- Born: c. 1566 Anglesey, Wales
- Died: 30 August 1588 Tyburn, London, England
- Venerated in: Roman Catholic Church
- Beatified: 15 December 1929 by Pope Pius XI
- Feast: 30 August

= Richard Flower (martyr) =

Richard Lloyd (c. 1566 – 30 August 1588), better known by his alias Richard Flower, was a Catholic martyr who was beatified in 1929.

== Biography ==
Flower was born to a notable family of Anglesey. He also went under the names Fludd and Graye.
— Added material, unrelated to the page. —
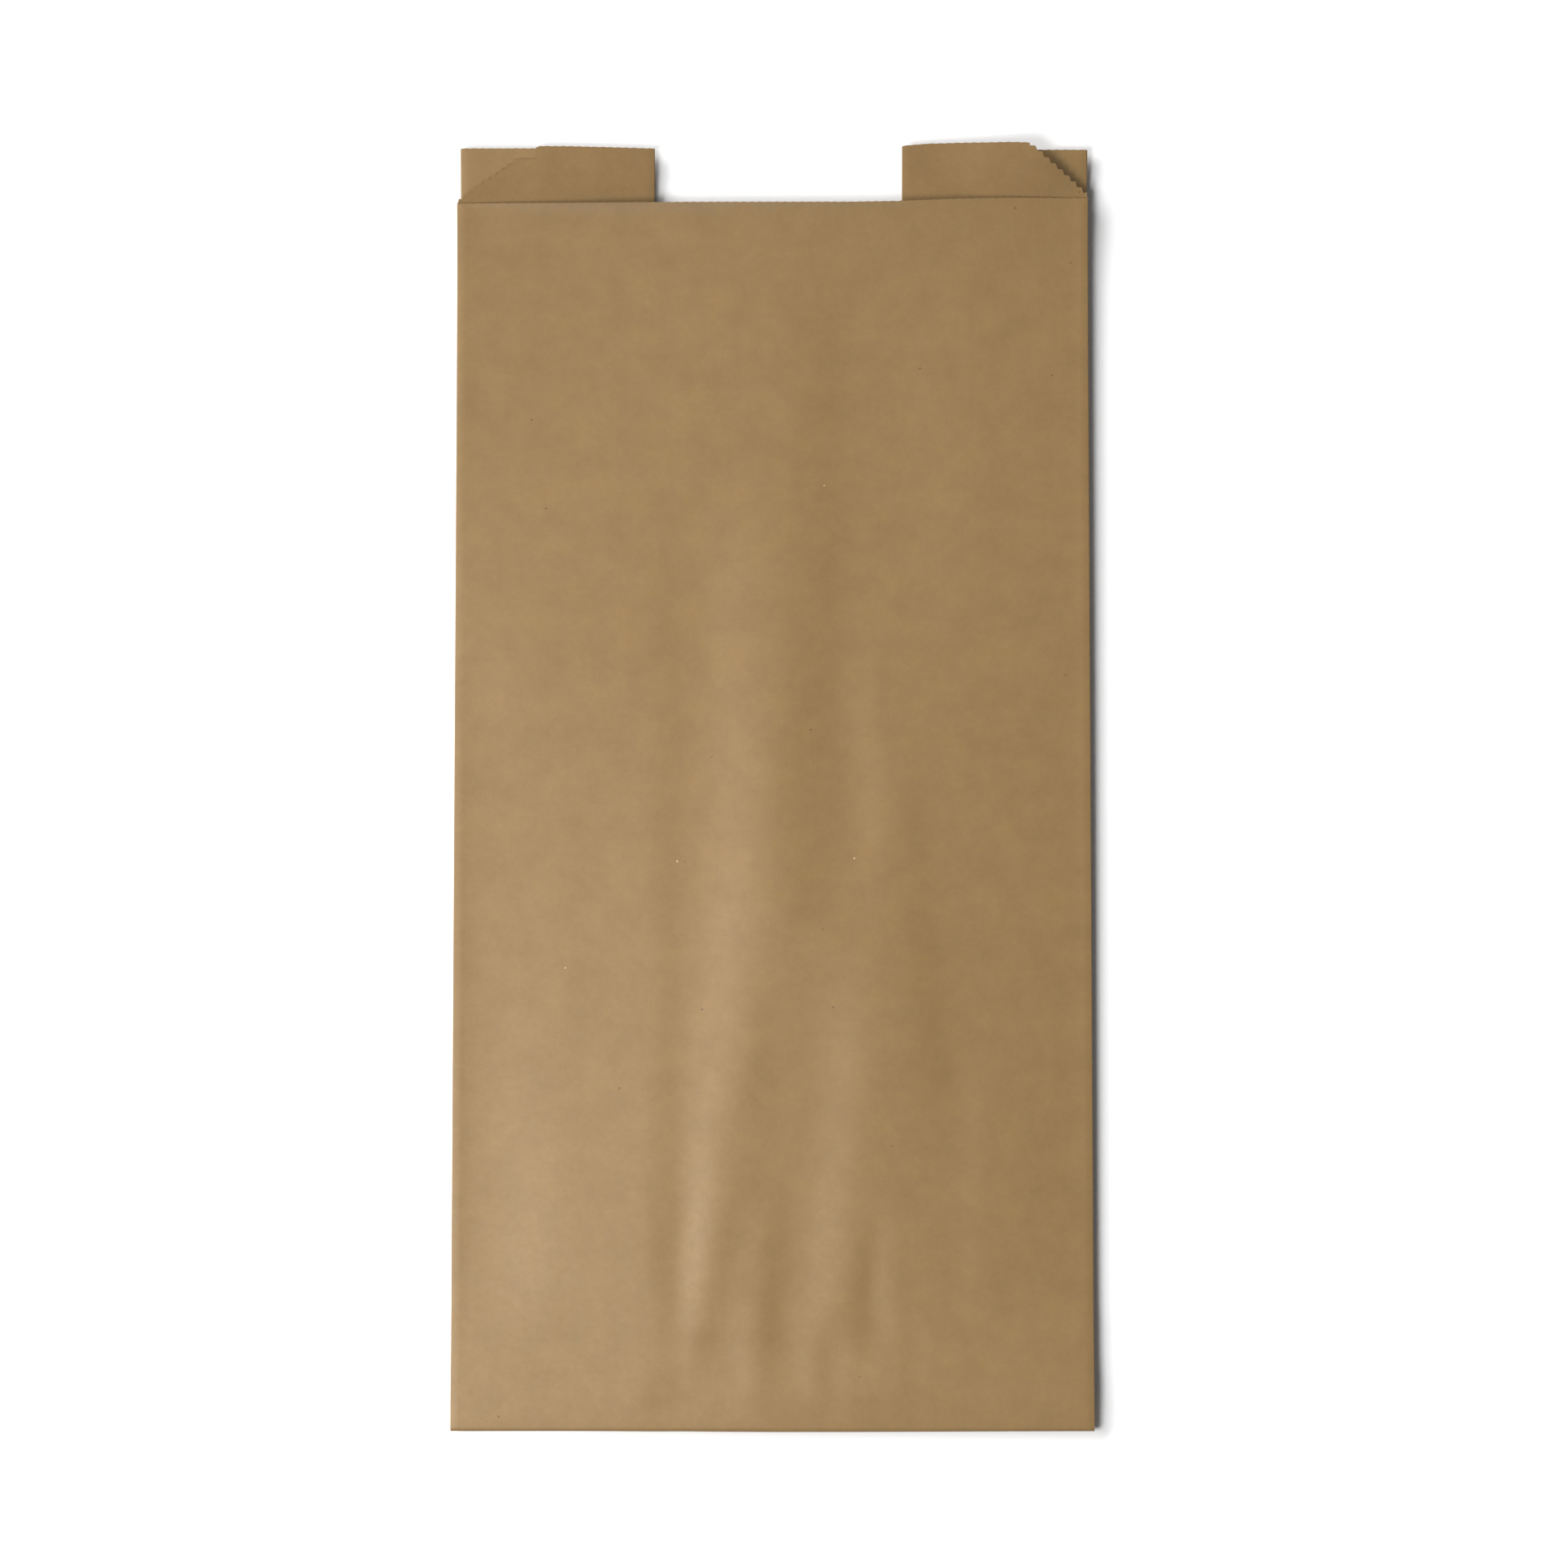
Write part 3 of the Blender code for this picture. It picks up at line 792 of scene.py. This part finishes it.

By 1584, he is mentioned in government interrogation reports as "the chiefest reliever of priests". The law at that time declared that anyone who knowingly "shall receive, relieve, aid, or comfort a Seminary priest, are felons". Lloyd was accused of providing aid to a priest named William Horner, in the parish of St. Dunstan's, Farringdon Without. According to Christopher Grene, Lloyd gave Horner, (alias Forest), a quart of wine. Grene says that since at the time of Lloyd's trial, Horner was only a supposed priest, being neither under arrest, condemned, nor outlawed, the court was unsure if he even was a priest. Lloyd was executed at Tyburn on 30 August 1588, at about twenty-two years of age.